Social network marketing, we’re told, is like having a thousand or more friends who share information, trade handy tips, and possibly even tell cute stories about a particular product. You know, just like in real life (if your real life is in Pleasantville).
Of course, in reality, social networking is a mish-mash of conflicting testimonies. I tried getting some information from YouTube and while I admit the results were entertaining, they weren’t particularly informative. One video shows a woman calling the company because her mop spread hot water all over, burned her baby’s foot, and scratched up the floor. That will happen when you fail to put the cloth on the end of the mop like it shows in the directions (which the woman complained had been “blurry”). In another video two girls filmed themselves sideways as they demonstrated that the H20 mop wouldn’t clean a stain off a carpet if you just leave it in one place, as opposed to moving it back and forth (as per the instructions). On the other hand, the frenetically energetic man on a morning show found it to be quite effective as he cleaned the floors for a family of five.
As for text reviews, I discovered that the H20 mop was “a piece of junk,” “everything I could ask for,” and “has no learning curve at all.” (Say what?)
Yep. That was helpful.
The only sane advice I got was from my wife.

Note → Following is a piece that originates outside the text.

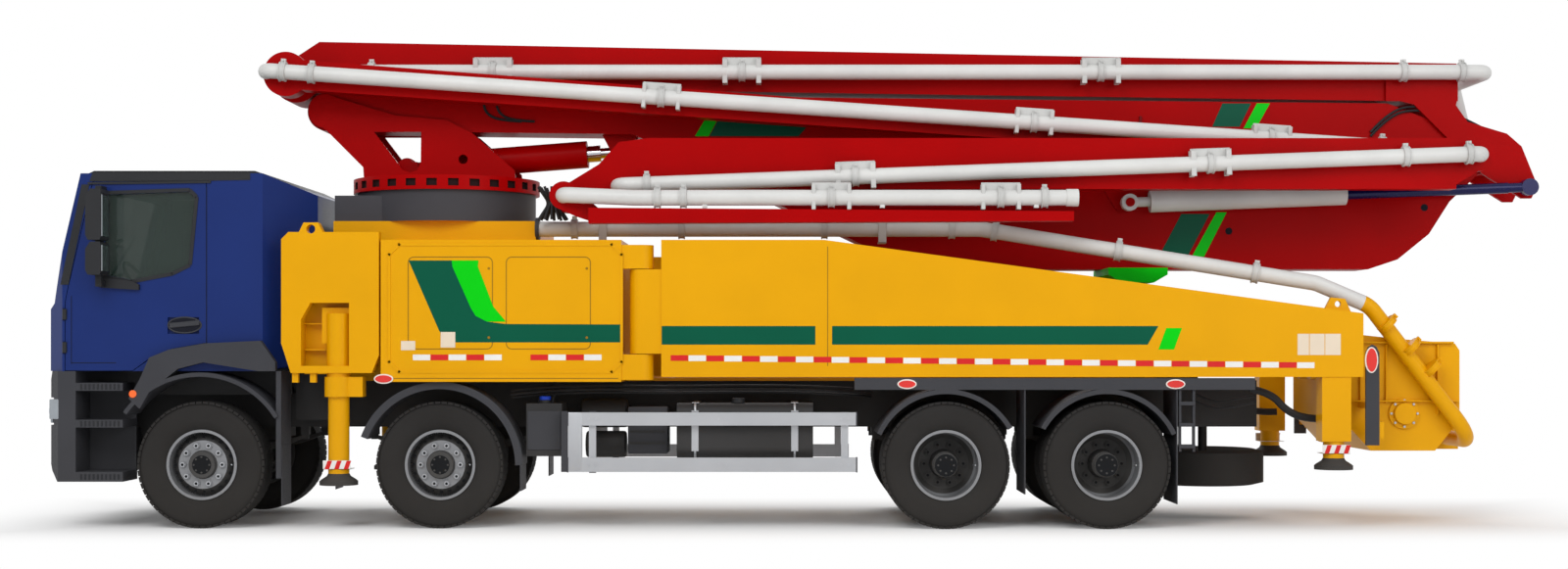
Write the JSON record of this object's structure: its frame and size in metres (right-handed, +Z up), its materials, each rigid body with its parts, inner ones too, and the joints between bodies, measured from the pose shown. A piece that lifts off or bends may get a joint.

“If you don’t like it, you can always get your money back,” she pointed out.
Of course.
The next step was finding out who sold them. The logical choice was Wal-Mart, so I gave them a call. After going through several “Your call is very important to us” messages combined with a brain-challenging puzzle which involved pushing various numbers in response to ambiguous questions, I was finally connected to a young girl who had obviously been wandering through on unrelated business when the phone rang and she decided to pick it up.
Either that or she was just plain stupid.
“Do you have the H20 mop in stock?” I asked.
“I’ll put you through to the chemical department,” she answered.
“I don’t think that will help,” I said.
“Well, I don’t know what we have in stock, I have to send you to the right department,” she answered.”
“Sure,” I said, “but the chemical department isn’t the right department.”
“Well I can’t answer your question,” she said.
That’s because you’ve got the brains of a turnip that’s been hooked up to an iPod for a hundred hours straight, I thought.
“I know that, but it’s just a mop, it doesn’t have anything to do with the chemical department,” I said.
“Is there anyone here who wants to talk to this guy?” she said, thoughtfully holding the phone a good six inches away so I wouldn’t hear.
I was on hold for about half a minute, fully expecting another voice to come on the line to deal with this difficult customer. I was somewhat surprised, then, when the same voice came back.
“Just hold on while I put you through to household supplies,” she said.
“That makes more sense,” I said.
“Well,” she said indignantly, “you should have said right at the beginning…”
She got no further.
“Just get me away from you!” I yelled.
To her credit, this was one instruction she seemed capable of carrying out.
In the end, I bought the mop. Not from Wal-Mart, mind you. Even though it turned out they had them in stock, I spent another half hour on the phone finding a different supplier. No way I was going to spend my money at a place with customer service that sounded like a bad sketch on Saturday Night Live.
When you come down to it, this is the foundation of social network marketing. It’s not exciting, and it’s not particularly cutting edge, but if your customer service sucks, you’re going to lose business. I doubt that all Wal-Mart stores have such catastrophically poor service, but those that do will suffer.
As for social network marketing, when you open your product up to reviews from every brain-damaged moron in the country, the results are bound to be less than optimal. Just because it involves the latest in communications technology doesn’t mean it’s a good medium for marketing.
I’d heard about the mop through traditional advertising and I decided to try it based on the old-fashioned “money back guarantee.”